Records from a dataset:
-----

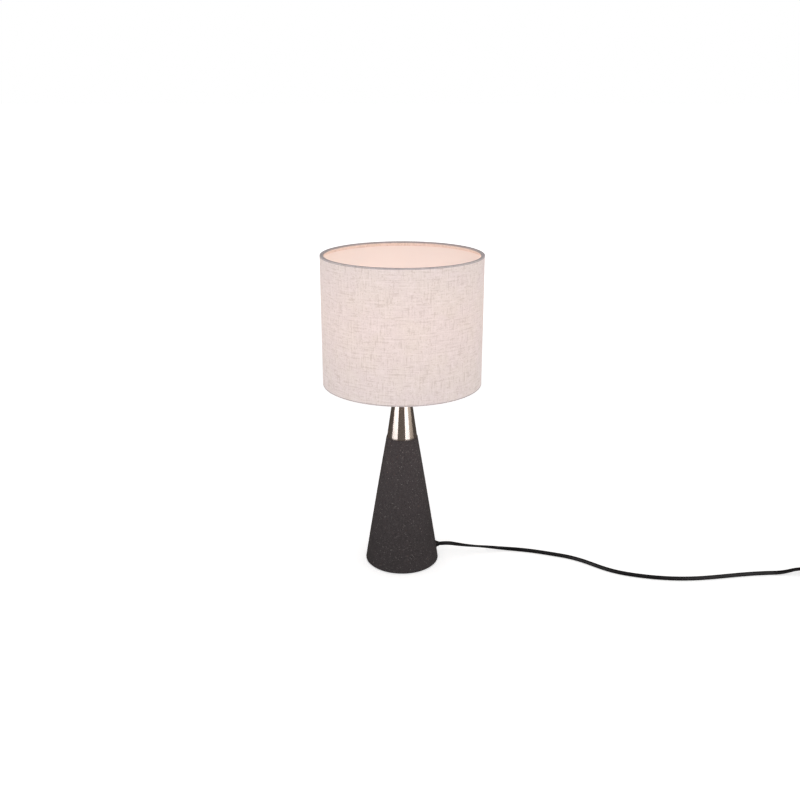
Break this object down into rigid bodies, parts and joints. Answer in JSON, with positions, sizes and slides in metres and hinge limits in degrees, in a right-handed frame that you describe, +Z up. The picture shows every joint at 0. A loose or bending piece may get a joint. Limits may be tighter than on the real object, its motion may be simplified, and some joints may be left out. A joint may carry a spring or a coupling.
{
  "type": "table lamp",
  "caption": "Small table lamp: speckled dark cone base, brushed metal neck, linen drum shade, screw bulb and holder, flat mains lead with in-line switch and two-pin plug.",
  "frame": {"origin": "on the floor, on the lamp's axis", "axes": "+Z up along the lamp's axis; the mains lead leaves the base towards +X; the view in the picture is from -Y"},
  "size_m": [0.7141, 0.2809, 0.4106],
  "materials": {
    "felt_pad": "matt foam",
    "cast_base": "matt, fine sandy speckle",
    "zinc_steel": "zinc plated",
    "iron": "rough casting",
    "black_pvc": "semi-gloss PVC",
    "black_plastic": "fine moulded grain",
    "brown_core": "PVC insulation",
    "blue_core": "PVC insulation",
    "brushed_nickel": "satin, brushed round the axis",
    "yellow_zinc": "yellow passivated",
    "ceramic": "unglazed",
    "brass": "plain",
    "shade_linen": "slubbed linen weave",
    "rim_linen": "rolled edge of the same linen",
    "shade_lining": "smooth translucent lining",
    "white_wire": "white powder coat",
    "nickel_cap": "nickel plated",
    "black_glass": "black glass",
    "white_plastic": "satin",
    "opal": "opal, glowing",
    "white_board": "solder mask with yellow chips",
    "green_board": "circuit board",
    "nylon_tie": "nylon"
  },
  "bodies": {
    "lamp": {"foot_pad": "felt_pad", "base_cone": "cast_base", "base_plate": "zinc_steel", "plate_screws": "zinc_steel", "ballast": "iron", "ballast_screws": "zinc_steel", "cord_bush": "black_pvc", "cord_clamp": "black_plastic", "clamp_screws": "zinc_steel", "inner_cord": "black_pvc", "live_core": "brown_core", "neutral_core": "blue_core", "neck_cone": "brushed_nickel", "threaded_tube": "yellow_zinc", "tube_washer": "zinc_steel", "lock_washer": "zinc_steel", "base_nut": "yellow_zinc", "neck_nut": "yellow_zinc", "holder_base": "black_plastic", "holder_shell": "black_plastic", "holder_insert": "ceramic", "screw_shell": "brass", "centre_contact": "brass", "terminal_screws": "brass", "grub_screw": "zinc_steel", "cord_run": "black_pvc", "switch_lower": "black_plastic", "switch_upper": "black_plastic", "switch_pin": "zinc_steel", "switch_contacts": "brass", "switch_terminals": "brass", "switch_screws": "zinc_steel", "cord_tail": "black_pvc", "cord_coil": "black_pvc", "coil_tie": "nylon_tie", "cord_end": "black_pvc", "plug_relief": "black_pvc", "plug_body": "black_pvc", "plug_pins": "nickel_cap", "pin_sleeves": "black_pvc"},
    "shade_ring": {"shade_ring": "black_plastic"},
    "shade": {"shade_fabric": "shade_linen", "shade_liner": "shade_lining", "shade_seam": "shade_linen", "top_trim": "rim_linen", "bottom_trim": "rim_linen", "top_wire": "white_wire", "bottom_wire": "white_wire", "fitter_arms": "white_wire", "fitter_ring": "white_wire"},
    "bulb_lift": {"bulb_cap": "nickel_cap", "bulb_insulator": "black_glass", "bulb_tip": "nickel_cap"},
    "bulb": {"bulb_housing": "white_plastic", "bulb_globe": "opal", "led_board": "white_board", "driver_board": "green_board"},
    "rocker": {"switch_rocker": "black_plastic"}
  },
  "joints": [
    {"name": "shade_turn", "type": "hinge", "parent": "lamp", "child": "shade", "pos_m": [0, 0, 0.275], "axis": [0, 0, 1], "continuous": true},
    {"name": "ring_rise", "type": "slide", "parent": "lamp", "child": "shade_ring", "axis": [0, 0, 1], "range_m": [0, 0.022]},
    {"name": "bulb_rise", "type": "slide", "parent": "lamp", "child": "bulb_lift", "axis": [0, 0, 1], "range_m": [0, 0.0142]},
    {"name": "bulb_turn", "type": "hinge", "parent": "bulb_lift", "child": "bulb", "pos_m": [0, 0, 0.3], "axis": [0, 0, 1], "range_deg": [0, 1800]},
    {"name": "rocker_tilt", "type": "hinge", "parent": "lamp", "child": "rocker", "pos_m": [0.555, -0.048, 0.0125], "axis": [0, 1, 0], "range_deg": [-16, 0]}
  ],
  "couplings": [
    {"joint": "bulb_rise", "follows": "bulb_turn", "m_per_rad": 0.000449}
  ]
}
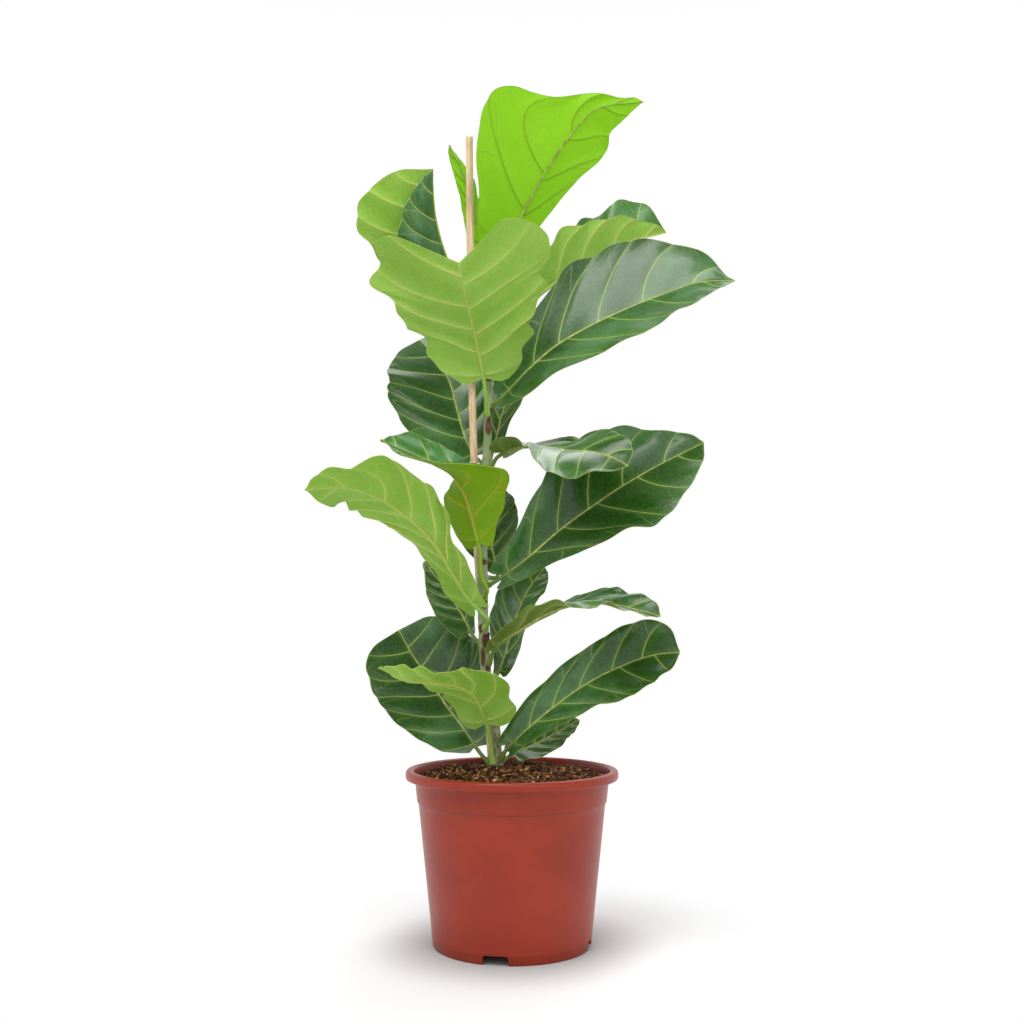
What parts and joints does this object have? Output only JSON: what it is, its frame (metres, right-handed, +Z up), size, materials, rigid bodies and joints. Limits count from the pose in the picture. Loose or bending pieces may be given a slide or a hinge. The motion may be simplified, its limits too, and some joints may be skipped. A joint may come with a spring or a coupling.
{
  "type": "potted fiddle leaf fig",
  "caption": "Fiddle leaf fig about a metre high with large veined leaves, grown as one upright stem beside a wooden stake in a round tapered plastic nursery pot.",
  "frame": {"origin": "on the pot's axis at the level it stands on, at the centre of the pot's foot pad", "axes": "+Z up along the pot's axis; -Y is the front of the plant, +X to its right seen from the front"},
  "size_m": [0.4643, 0.2968, 0.9566],
  "materials": {
    "pot_plastic": "terracotta-red moulded polypropylene, satin",
    "soil": null,
    "stake_wood": "bare light beige wood, fine grain",
    "stem_bark": "green shoot that turns grey-brown and woody at the foot, with leaf scars",
    "bud_sheath": null,
    "dry_scale": "dry papery brown scale",
    "leaf_dark": null,
    "leaf_light": null,
    "leaf_young": null
  },
  "bodies": {
    "root": {"pot": "pot_plastic", "soil": "soil", "stake": "stake_wood", "stem": "stem_bark", "bud": "bud_sheath", "stipule_1": "dry_scale", "stipule_2": "dry_scale", "stipule_3": "dry_scale", "leaf_01": "leaf_dark", "leaf_02": "leaf_light", "leaf_03": "leaf_dark", "leaf_04": "leaf_dark", "leaf_05": "leaf_dark", "leaf_06": "leaf_dark", "leaf_07": "leaf_dark", "leaf_08": "leaf_dark", "leaf_09": "leaf_light", "leaf_10": "leaf_dark", "leaf_11": "leaf_light", "leaf_12": "leaf_dark", "leaf_13": "leaf_dark", "leaf_14": "leaf_dark", "leaf_15": "leaf_dark", "leaf_16": "leaf_light", "leaf_17": "leaf_light", "leaf_18": "leaf_light", "leaf_19": "leaf_young", "leaf_20": "leaf_young"}
  },
  "joints": []
}
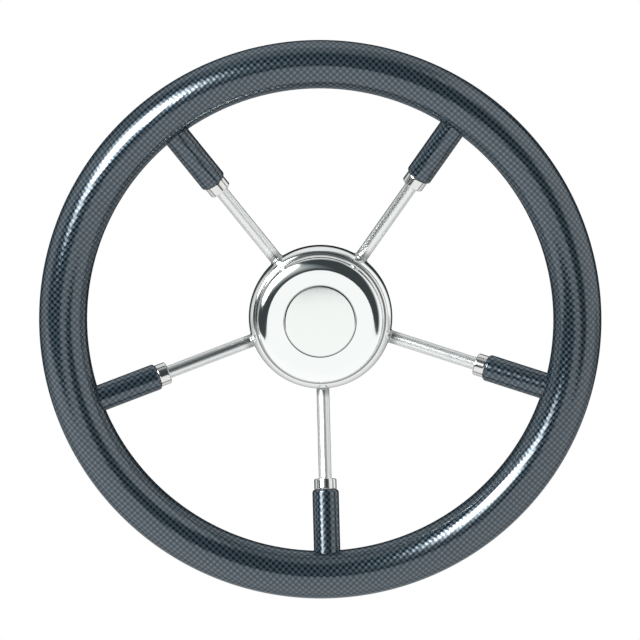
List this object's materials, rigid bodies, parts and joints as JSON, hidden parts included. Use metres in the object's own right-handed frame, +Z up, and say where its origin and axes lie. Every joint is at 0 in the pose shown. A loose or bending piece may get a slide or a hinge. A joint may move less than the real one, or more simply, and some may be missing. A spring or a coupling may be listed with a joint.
{
  "type": "boat steering wheel",
  "caption": "Dished boat steering wheel: glossy weave-look grip on straight polished spokes, steel hub bowl with a pull-off centre cap and a tapered, keyed shaft hole.",
  "frame": {"origin": "centre of the boss's rear face, at the mouth of the shaft hole", "axes": "Y is the wheel's axis: the face looks along -Y and the helm shaft comes in from +Y. +Z is up, at twelve o'clock, with one spoke at six o'clock."},
  "size_m": [0.35, 0.0816, 0.35],
  "materials": {
    "carbon_look": "glossy clear coat over a small dark and light weave pattern",
    "polished_steel": "mirror-polished stainless steel",
    "turned_steel": "turned stainless steel, fine rings",
    "cap_steel": "polished stainless steel, satin raised disc",
    "plain_steel": "mill finish",
    "black_rubber": "matt"
  },
  "bodies": {
    "wheel": {"rim_grip": "carbon_look", "rim_core_ring": "plain_steel", "hub_bowl": "polished_steel", "hub_boss": "turned_steel", "spoke_1": "polished_steel", "spoke_2": "polished_steel", "spoke_3": "polished_steel", "spoke_4": "polished_steel", "spoke_5": "polished_steel", "spoke_sleeve_1": "carbon_look", "spoke_sleeve_2": "carbon_look", "spoke_sleeve_3": "carbon_look", "spoke_sleeve_4": "carbon_look", "spoke_sleeve_5": "carbon_look", "spoke_ferrule_1": "turned_steel", "spoke_ferrule_2": "turned_steel", "spoke_ferrule_3": "turned_steel", "spoke_ferrule_4": "turned_steel", "spoke_ferrule_5": "turned_steel"},
    "cap": {"centre_cap": "cap_steel", "cap_rubber_ring": "black_rubber"}
  },
  "joints": [
    {"name": "cap_pull", "type": "slide", "parent": "wheel", "child": "cap", "axis": [0, -1, 0], "range_m": [0, 0.012]}
  ]
}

-----

» Aim
List every line above that holds the word "pose".

» Result of this task
What parts and joints does this object have? Output only JSON: what it is, its frame (metres, right-handed, +Z up), size, materials, rigid bodies and joints. Limits count from the pose in the picture. Loose or bending pieces may be given a slide or a hinge. The motion may be simplified, its limits too, and some joints may be skipped. A joint may come with a spring or a coupling.
List this object's materials, rigid bodies, parts and joints as JSON, hidden parts included. Use metres in the object's own right-handed frame, +Z up, and say where its origin and axes lie. Every joint is at 0 in the pose shown. A loose or bending piece may get a slide or a hinge. A joint may move less than the real one, or more simply, and some may be missing. A spring or a coupling may be listed with a joint.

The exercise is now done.